UC Berkeley

Photosynthesis encompasses the set of reactions that convert light into stored chemical energy. Photosynthetic organisms are the foundation of life, as they catalyze the assimilation of inorganic carbon (Ci) into the biosphere and are the ultimate source of nutrition on Earth.

Cyanobacteria are an ancient group of oxygenic photosynthetic prokaryotes and remain important primary producers today. The chloroplasts of all land plants can trace their ancestry to cyanobacteria. In many ways, such as the light reactions of photosynthesis that capture solar energy, the protein machinery of cyanobacteria is a representative, simplified form of that found in chloroplasts. In other ways, the cyanobacterial machinery is more complex as in the dark reactions that ultimately store solar energy as chemical energy by fixing CO2. To overcome inherent limitations in the principal CO2-fixing enzyme rubisco, cyanobacteria possess an elaborate integrated physiological strategy to increase the local CO2 concentration near rubisco and facilitate on-pathway catalysis. This physiological strategy, known as a CO2-concentrating mechanism (CCM), relies on energy-coupled Ci-transporters and encapsulation of rubisco in proteinaceous organelles known as carboxysomes. While some species of land plants possess CCMs, none resemble nor are nearly as productive as those found in cyanobacteria. Therefore, cyanobacteria are an ideal platform to study the basic workings of photosynthetic machinery and potentially provide insight on engineering strategies that may improve photosynthetic productivity in land plants of societal interest.

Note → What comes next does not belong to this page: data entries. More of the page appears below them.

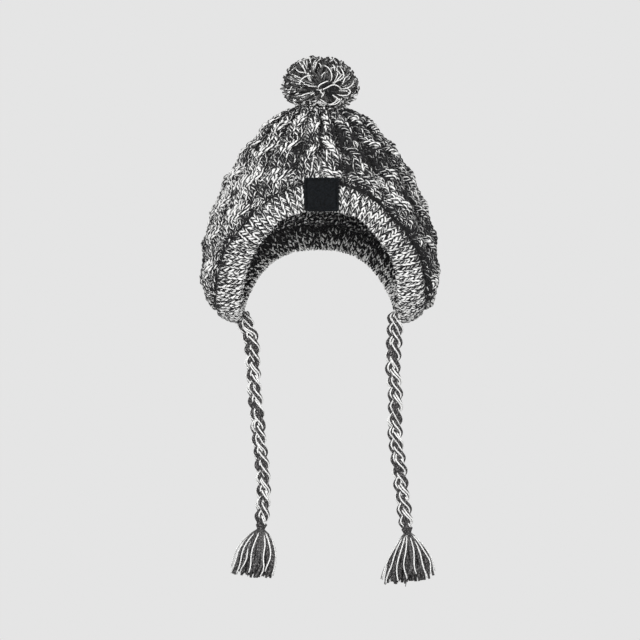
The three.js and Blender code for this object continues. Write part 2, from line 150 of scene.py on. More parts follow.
def smooth(low, high, value):
    """0 below low, 1 above high and an even slope between them."""
    share = np.clip((value - low) / (high - low), 0, 1)
    return share * share * (3 - 2 * share)


def eased(start, share):
    """A factor that goes from start to 1 as a share goes from 0 to 1."""
    return start + (1 - start) * share


def centred(share):
    """A share of a round, counted both ways from its start."""
    return (share + 0.5) % 1 - 0.5


def unit(vectors):
    return vectors / np.maximum(np.linalg.norm(vectors, axis=-1, keepdims=True), 1e-12)


def square_to(axis, vectors):
    """The part of vectors that is square to a unit axis, at unit length."""
    return unit(vectors - axis * (vectors * axis).sum(-1, keepdims=True))


def towards(angle, first, second):
    """Directions at an angle from the first of two towards the second."""
    return np.cos(angle)[..., None] * first + np.sin(angle)[..., None] * second


def read_off(at, marks, table):
    """A table's vectors at places between the marks of its rows."""
    return np.stack([np.interp(at, marks, column) for column in table.T], -1)


def curve_through(values, share):
    """A smooth curve through values, at a share of their whole run."""
    values = np.asarray(values, float)
    padded = np.concatenate([[2 * values[0] - values[1]], values, [2 * values[-1] - values[-2]]])
    at = np.clip(share, 0, 1) * (len(values) - 1)
    first = np.minimum(at.astype(int), len(values) - 2)
    t = at - first
    a, b, c, d = (padded[first + step] for step in range(4))
    if values.ndim > 1:
        t = t[..., None]
    bend = (2 * a - 5 * b + 4 * c - d) * t ** 2
    return b + 0.5 * ((c - a) * t + bend + (3 * b - a - 3 * c + d) * t ** 3)


def column_at(rows, key, share):
    return curve_through([getattr(row, key) for row in rows], np.asarray(share, float))


def share_where(rows, key, value):
    """The share of a table's run at which a rising column reaches a value."""
    shares = np.linspace(0, 1, 3001)
    return np.interp(value, column_at(rows, key, shares), shares)


def dome_point(angle, way):
    """The crown's plain surface at an angle from the front and a share of the way down."""
    angle, way = np.broadcast_arrays(angle, way)
    reach = column_at(MERIDIAN, "reach", way)
    power = 2 / column_at(MERIDIAN, "square", way)
    drop = column_at(MERIDIAN, "drop", way)
    return np.stack([
        BASE_HALF_WIDTH * reach * signed_power(np.sin(angle), power),
        -BASE_HALF_DEPTH * reach * signed_power(np.cos(angle), power),
        WALL - HEIGHT * drop,
    ], -1)


def dome_normal(angle, way):
    turn, step = math.radians(1), 0.004
    way = np.maximum(way, step)
    around = dome_point(angle + turn, way) - dome_point(angle - turn, way)
    down = dome_point(angle, way + step) - dome_point(angle, way - step)
    return unit(np.cross(down, around))


def turned(angle):
    """An angle as the rim's table counts it, in degrees and the same on both sides."""
    return np.abs((np.degrees(angle) + 180) % 360 - 180)


def seam_way(angle):
    station = share_where(RIM, "angle", turned(angle))
    return share_where(MERIDIAN, "drop", column_at(RIM, "seam", station))


class Lengths:
    """Lengths measured once on the crown: round its widest level and down its sides."""

    def __init__(self):
        self.angles = np.linspace(0, TAU, 1441)
        widest = share_where(MERIDIAN, "drop", WIDEST_DROP)
        self.round = self.running(dome_point(self.angles, widest))
        self.round /= self.round[-1]
        self.ways = np.linspace(0, 1, 301)
        self.fall = self.running(dome_point(SIDE_ANGLE, self.ways))
        rings = dome_point(self.angles[None, :], self.ways[:, None])
        self.girth = np.linalg.norm(np.diff(rings, axis=1), axis=-1).sum(1)

    @staticmethod
    def running(points):
        steps = np.linalg.norm(np.diff(points, axis=0), axis=-1)
        return np.concatenate([[0], np.cumsum(steps)])

    def angle_at(self, round_share):
        return np.interp(np.asarray(round_share) % 1, self.round, self.angles)

    def way_at(self, fall):
        return np.interp(fall, self.fall, self.ways)

    def fall_at(self, way):
        return np.interp(way, self.ways, self.fall)

    def girth_at(self, fall):
        return np.interp(self.way_at(fall), self.ways, self.girth)

    def seam_fall(self, round_share):
        return self.fall_at(seam_way(self.angle_at(round_share)))


LENGTHS = Lengths()


def drawn_in(drop):
    """How much the crown is drawn in at a share of its height: fully at the flaps' tips."""
    return smooth(*FLAP_DROPS, drop)


def crown_relief(round_share, way):
    """Height of the cables, the gathers and the rolled edge over the plain surface."""
    fall = LENGTHS.fall_at(way)
    to_seam = LENGTHS.seam_fall(round_share) - fall
    ridge = np.abs(np.sin(np.pi * np.asarray(round_share) * CABLES)) ** RIDGE_BLUNTNESS
    rising = smooth(0, GATHER_REACH, fall)
    beside = smooth(*FRONT_PRESSED, turned(LENGTHS.angle_at(round_share)))
    pressed = eased(beside, np.clip(to_seam / (2 * HEM_REACH), 0, 1))
    roll = HEM_RISE * beside * np.sin(np.pi * np.clip(to_seam / HEM_REACH, 0, 1))
    tuck = HEM_TUCK * (1 - smooth(0, HEM_REACH / 3, to_seam))
    drawn = drawn_in(column_at(MERIDIAN, "drop", way))
    raised = (CABLE_RISE * ridge * rising + roll) * pressed * (1 - FLAP_PRESSED * drawn)
    return raised - tuck - FLAP_TUCK * drawn


def crown_spot(round_share, fall, lift):
    """A place on the crown and the way out of it there; past the seam it dives under the edge."""
    last = LENGTHS.seam_fall(round_share)
    over = np.maximum(fall - last, 0)
    angle, way = LENGTHS.angle_at(round_share), LENGTHS.way_at(np.minimum(fall, last))
    out = dome_normal(angle, way)
    dive = np.minimum(DIVE_SLOPE * over, DIVE_DEPTH)
    height = lift + crown_relief(round_share, way) - dive
    return dome_point(angle, way) + out * height[..., None], out


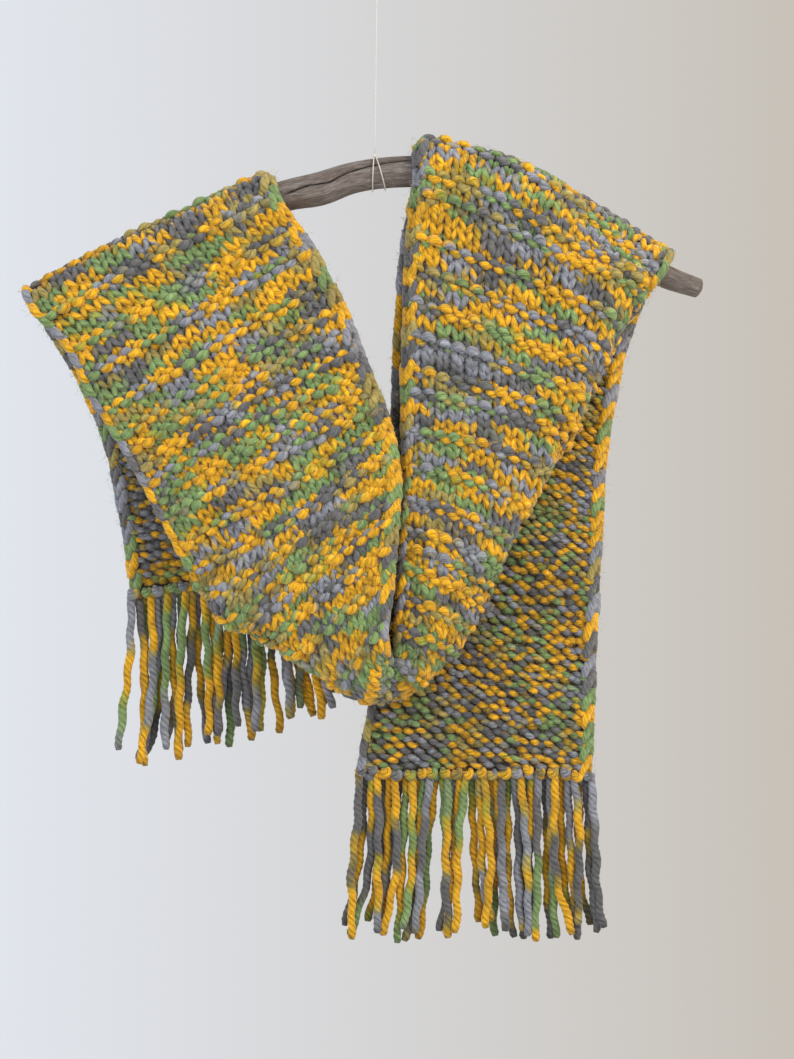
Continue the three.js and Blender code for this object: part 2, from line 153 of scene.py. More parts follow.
def stickDistance(across):
    # Distance along the stick of the points drawn straight below "across".
    across = np.asarray(across, float)
    drawn = place(np.stack([across, 0 * across, 0 * across], -1))
    return np.interp(drawn[..., 0], stickLine[:, 0], stickFine)


def stickFrame(s):
    # Centre, direction along, direction up and radius at distances along the stick.
    pick = lambda table: np.stack([np.interp(s, stickFine, table[:, axis]) for axis in range(3)], -1)
    along = pick(stickTangents)
    up = np.stack([-along[..., 2], 0 * along[..., 0], along[..., 0]], -1)
    return pick(stickLine), along, up, np.interp(s, stickFine, stickRadii)


def shoulderRow(side, degrees, fractions):
    # A row of cloth lying along the stick, turned round it by an angle from the back.
    start, end = stickDistance(side["outer"]), stickDistance(side["inner"])
    centre, along, up, radius = stickFrame(start + (end - start) * fractions)
    turn = math.radians(degrees)
    reach = radius + cloth["clearance"] + cloth["thickness"] / 2
    lift = side["loft"] * mm * fractions ** 2 * math.sin(turn)
    rise = (reach * math.sin(turn) + lift)[:, None]
    return centre + up * rise + np.array([0, 1, 0]) * (reach * math.cos(turn))[:, None]


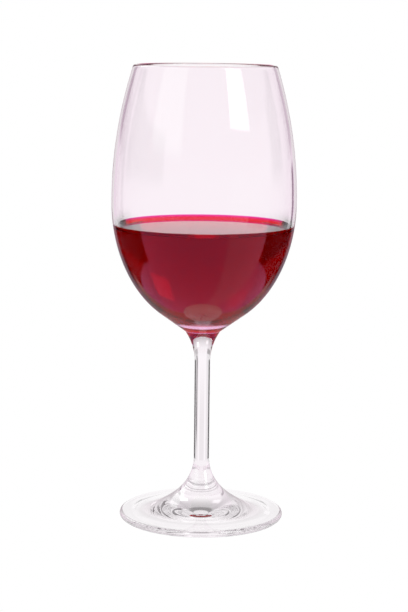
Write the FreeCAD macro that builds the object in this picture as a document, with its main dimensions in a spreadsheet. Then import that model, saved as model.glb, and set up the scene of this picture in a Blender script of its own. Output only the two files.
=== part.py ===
import FreeCAD, Part
import math
import os

import Sketcher

# A stemmed wine glass with a pour of red wine in it, in millimetres.
# Both pieces are turned shapes about Z. The glass stands on Z = 0, and the origin is the middle of its foot.

SIZES = (
    ("foot_radius", 41.0, "middle of the foot to its edge"),
    ("foot_edge", 3.4, "thickness of the foot at its edge, which is fully rounded"),
    ("foot_rise", 26.5, "how far the top of the foot sweeps up to the stem"),
    ("foot_hollow", 3.6, "depth of the hollow under the foot"),
    ("standing_ring", 4.0, "width of the flat ring that the glass stands on"),
    ("stem_radius", 3.85, "radius of the straight stem"),
    ("stem_length", 66.4, "top of the foot's sweep to the lowest point of the bowl's whole oval"),
    ("flare_height", 15.6, "height over which the stem widens to the neck, where it meets the bowl"),
    ("neck_radius", 8.8, "radius of the neck"),
    ("neck_round", 0.8, "rounding of the inside corner at the neck"),
    ("cone_reach", 21.0, "distance from the axis where the bowl's oval ends and its cone to the neck starts"),
    ("bowl_lower", 62.7, "height of the bowl below its widest point, an oval quarter outside"),
    ("bowl_upper", 67.0, "height of the bowl above its widest point, one arc that closes in"),
    ("belly_radius", 45.6, "outer radius of the bowl at its widest point"),
    ("mouth_radius", 35.0, "outer radius of the bowl at the rim"),
    ("wall", 2.2, "thickness of the bowl's wall from the widest point up"),
    ("bowl_floor", 5.6, "thickness of glass between the bowl's oval and the drink, on the axis"),
    ("rim_round", 0.95, "rounding of both edges of the rim"),
    ("wine_depth", 44.4, "depth of the wine on the axis"),
    ("meniscus_rise", 2.0, "how far the wine climbs the wall"),
    ("meniscus_width", 2.8, "how far from the wall the wine starts to climb"),
)

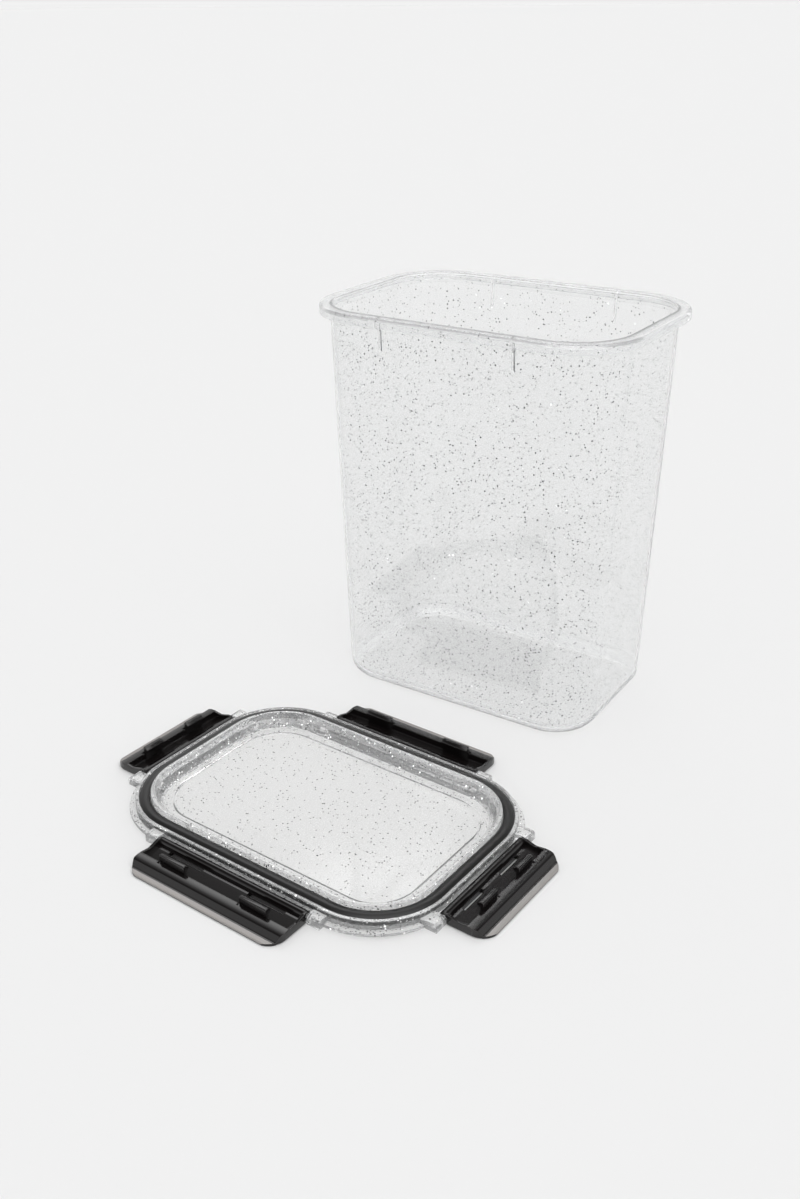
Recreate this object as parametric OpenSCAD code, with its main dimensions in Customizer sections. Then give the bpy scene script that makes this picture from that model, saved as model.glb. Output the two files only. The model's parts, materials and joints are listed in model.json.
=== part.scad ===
// Clear food canister with a four-flap locking lid.
// The canister stands open; its lid lies beside it, inner face up, with all four flaps open.
// Millimetres, +Z up. The origin is the centre of the canister's base, X along its long side.

/* [Canister] */
// Length over the rim
rim_length = 200; // [180:1:240]
// Width over the rim
rim_width = 140.7; // [125:0.1:180]
// Outer corner radius of the rim
rim_corner = 41.8; // [38:0.1:46]
// Height from the table to the top of the rim
canister_height = 241; // [120:1:300]
// Depth of the rim's outer skirt
rim_depth = 5.6; // [4.5:0.1:7]
// Distance from the rim's outer edge to the wall below it
rim_overhang = 6.3; // [5.5:0.1:7]
// How far each wall leans in from rim to base
wall_lean = 7.15; // [0:0.05:10]
// Wall thickness
wall = 1.8; // [1.4:0.1:2.2]
// Floor thickness
floor_thickness = 2.4; // [1.8:0.1:3]
// Radius of the rounded bottom edge
base_round = 9; // [5:0.5:12]
// Distance from the middle to each guide rib under the rim
rib_offset = 42; // [30:1:50]
// Height of a guide rib below the rim
rib_drop = 14; // [8:1:20]

/* [Lid] */
// Clearance between the plug and the inside of the mouth
plug_gap = 0.8; // [0.4:0.1:1.2]
// Height of the plug's top edge above the table
plug_top = 10; // [9:0.5:12]
// Height of the gasket's upper face above the table
gasket_top = 8; // [7.5:0.1:8.5]
// Width of the gasket channel
channel_width = 6.4; // [5.8:0.1:6.8]
// Turn of the lid about the vertical
lid_turn = -3.4; // [-10:0.1:10]
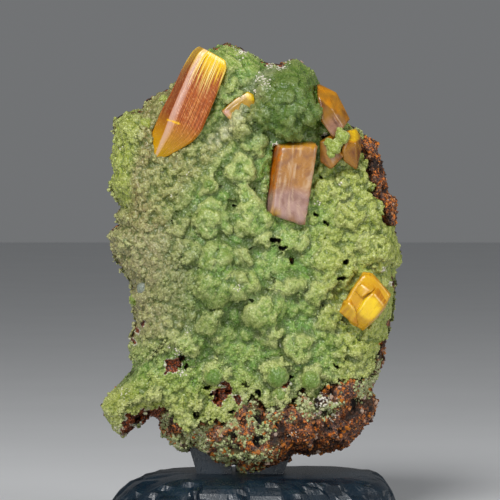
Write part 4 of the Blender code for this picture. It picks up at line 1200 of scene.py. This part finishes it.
# %% Wulfenite blocks: the finish
TINTS = {
    "wulfenite_centre": ("#b07c40", "#7c5040", "#dcc0a0", "#c08a40", "#c88c10", "#c86a00", "#b0842c", "#b08c80"),
    "wulfenite_upper_small": ("#8c6400", "#5c4402", "#c09a1c", "#d8a800", "#a88004", "#946c10", "#f8d414", "#c8988c"),
    "wulfenite_upper_right": ("#744000", "#482200", "#a06406", "#b4801c", "#c88000", "#8c5c30", "#f8d000", "#a27660"),
    "wulfenite_lower_right": ("#cc8e00", "#a06000", "#f0bc00", "#e8bc28", "#c47c00", "#b87c00", "#ffd800", "#c89800"),
}
for node, (middle, dark, light, rim, upper, leftward, spot_bright, spot_pale) in TINTS.items():
    glass, tree, shader, place = new_material(node.replace("_", ", ", 1).replace("_", " ") + " tint")
    up, left, edge, lines, bright, pale = [
        add(tree, "Attribute", attribute_name=n, out="Fac") for n in ("up", "left", "edge", "lines", "bright", "pale")
    ]
    clouds = add(tree, "TexNoise", {"Vector": place, "Scale": 0.5, "Detail": 3.0})
    paint(tree, shader, middle, [
        (up, 0.25, 0.4, 1.0, upper),
        # Left faces get their own colour. On the middle block it is a bright orange: a painted glow on a face that
        # lies in shade.
        (left, 0.3, 0.45, 1.0, leftward),
        # The pale spot: a painted sheen, mauve on the middle block.
        (pale, 0.0, 1.0, 1.0, spot_pale),
        (bright, 0.0, 1.0, 1.0, spot_bright),
        (clouds, 0.45, 0.65, 0.6, dark),
        (lines, 0.9, 1.3, 0.5, light),
        (lines, 0.65, 0.35, 0.5, dark),
        (edge, 0.0, 1.0, 0.5, rim),
    ])  # fmt: skip
    tree.links.new(add(tree, "MapRange", {0: clouds, 1: 0.3, 2: 0.7, 3: 0.2, 4: 0.36}), shader.inputs["Roughness"])
    set_sockets(shader, WULFENITE)
    finish_piece(block_piece(*blocks[node]), glass, "wulfenite", node)

# %% [markdown]
# ## Stand
#
# The stand is dark slate-blue acrylic with knapped edges, like struck stone. The slab is carried round
# as rings of a rounded rectangle, and crags chip its slopes. Its posts fit the stone, so the CAD
# solids stay and only get the finish.

# %% Stand
SLAB_PROFILE = [
    (0.0, 6.0, 0.0), (0.0, 1.3, 0.0), (0.3, 0.7, 0.3), (0.9, 0.2, 0.8), (1.5, 0.0, 1.0), (2.3, 0.15, 1.0),
    (3.1, 0.4, 1.0), (3.9, 0.7, 1.0), (4.6, 1.0, 1.0), (5.4, 1.5, 1.0), (6.2, 2.0, 1.0), (6.9, 2.6, 1.0),
    (7.5, 3.4, 0.9), (7.9, 4.6, 0.6), (8.15, 6.2, 0.25), (8.28, 8.5, 0.0), (8.3, 11.0, 0.0), (8.3, 15.0, 0.0),
]  # fmt: skip


def slab_outline(angle):
    """The stand's footprint: a rounded rectangle, by the fourth power of sine and cosine."""
    half_x = np.where(np.cos(angle) > 0, 26.0, 25.6)
    return (np.abs(np.cos(angle) / half_x) ** 4 + np.abs(np.sin(angle) / 18.5) ** 4) ** -0.25


def slab_piece(columns=300):
    """Rings of (height, inset, share of chipping) from the underside up, then chipped by crags."""
    angle = np.linspace(0.0, 2 * np.pi, columns, endpoint=False)
    height, inset, chips = np.array(SLAB_PROFILE).T[..., None]
    reach = slab_outline(angle) - inset * (1.0 + 0.9 * smooth(-2.0 * np.cos(angle) - 0.9))
    table = np.stack([reach * np.cos(angle), reach * np.sin(angle), 0 * reach + height], axis=-1)
    chip = 1.3 * crags(table, 5.0, 501) + 0.8 * crags(table, 2.2, 511)
    inward = table * (1.0, 1.0, 0.0)
    inward = inward / np.linalg.norm(inward, axis=-1, keepdims=True)
    table = table - (chips * np.clip(1.0 - chip, 0.0, 2.2) * 0.6)[..., None] * inward
    table[..., 2] -= chips * np.clip(0.8 - chip, 0.0, 1.6) * 0.35 * (table[..., 2] > 2.0)
    points, faces = closed_tube(table)
    return make_piece("stand_slab", points, faces, soft=False)


slab = slab_piece()
acrylic, tree, shader, place = new_material("acrylic, dark slate with knapped edges")
clouds = add(tree, "TexNoise", {"Vector": place, "Scale": 0.25, "Detail": 4.0})
scuffs = add(tree, "TexNoise", {"Vector": place, "Scale": 3.0, "Detail": 2.0})
paint(tree, shader, "#041420", [(clouds, 0.35, 0.65, 1.0, "#0c2230")])
tree.links.new(add(tree, "MapRange", {0: scuffs, 1: 0.35, 2: 0.7, 3: 0.25, 4: 0.5}), shader.inputs["Roughness"])
tree.links.new(add(tree, "Bump", {"Height": scuffs, "Distance": 0.03 * MM}), shader.inputs["Normal"])
set_sockets(shader, {"IOR": 1.49})
finish_piece(slab, acrylic, "stand_acrylic", "stand_base")

smoky, tree, shader, place = new_material("acrylic, clear with a smoky tint")
clouds = add(tree, "TexNoise", {"Vector": place, "Scale": 0.3})
paint(tree, shader, "#a2abb2", [(clouds, 0.0, 1.0, 1.0, "#b8c0c6")])
tree.links.new(add(tree, "MapRange", {0: clouds, 3: 0.02, 4: 0.1}), shader.inputs["Roughness"])
set_sockets(shader, {"IOR": 1.49, "Transmission Weight": 1.0})

for node in ("stand_post_left", "stand_post_right", "stand_pane_middle"):
    solid = bpy.data.objects[node]
    finish = smoky if node == "stand_pane_middle" else acrylic
    if not solid.material_slots:
        solid.data.materials.append(finish)
    for slot in solid.material_slots:
        slot.material = finish
    print(node, "finished with", finish.name)

# %% [markdown]
# ## Light and floor
#
# Soft studio light: a broad box above and a little to the left models the lobes, a tall box left of
# the camera gives the long highlight on the barrel, a third box at the right keeps that side from
# going dull, and the pale surround fills the rest.

# %% Light and floor
STONE_MIDDLE = Vector((0, 0, 45)) * MM
FLOOR_REACH = 1500.0


def soft_box(name, place_mm, size_mm, power):
    """A rectangular area light that looks at the stone's middle."""
    data = bpy.data.lights.new(name, "AREA")
    data.shape = "RECTANGLE"
    data.size, data.size_y = size_mm[0] * MM, size_mm[1] * MM
    data.energy = power
    lamp = bpy.data.objects.new(name, data)
    lamp.location = Vector(place_mm) * MM
    lamp.rotation_euler = (STONE_MIDDLE - lamp.location).to_track_quat("-Z", "Y").to_euler()
    bpy.context.scene.collection.objects.link(lamp)


soft_box("key", (-130, -370, 400), (200, 200), 2.15)
soft_box("streak", (-150, -560, 95), (90, 260), 0.7)
soft_box("side", (430, -220, 200), (160, 260), 0.8)
world = bpy.data.worlds.new("studio")
bpy.context.scene.world = world
world.use_nodes = True
world.node_tree.nodes["Background"].inputs["Color"].default_value = shade("#e6e9ec")
world.node_tree.nodes["Background"].inputs["Strength"].default_value = 0.21

spread = np.linspace(-FLOOR_REACH, FLOOR_REACH, 3)
floor_x, floor_y = np.meshgrid(spread, spread, indexing="ij")
floor_points = np.stack([floor_x, floor_y, 0 * floor_x], axis=-1).reshape(-1, 3)
floor = make_piece("floor", floor_points, [quads(np.arange(9).reshape(3, 3))])
floor_paint, tree, shader, place = new_material("floor, pale matt board")
clouds = add(tree, "TexNoise", {"Vector": place, "Scale": 0.03})
paint(tree, shader, "#d9dadb", [(clouds, 0.0, 1.0, 1.0, "#dfe0e1")])
set_sockets(shader, {"Roughness": 0.8})
floor.data.materials.append(floor_paint)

Here, we investigated the structure and function of protein complexes from cyanobacteria and other prokaryotes to elucidate their roles in photosynthesis and CCMs. First, we determined the structure of the NAD(P)H dehydrogenase-like complex, a key component in the light reactions, and develop putative models for its catalytic mechanism. Next, we discovered a new type of Ci-transporter we named the DABs accumulate bicarbonate (DAB) complex and characterize the complex through a variety of genetic, biochemical, and biophysical approaches. Finally, we determined the structure of simplified carboxysome shells that provide insight into the architecturally principles and assembly of native shell components.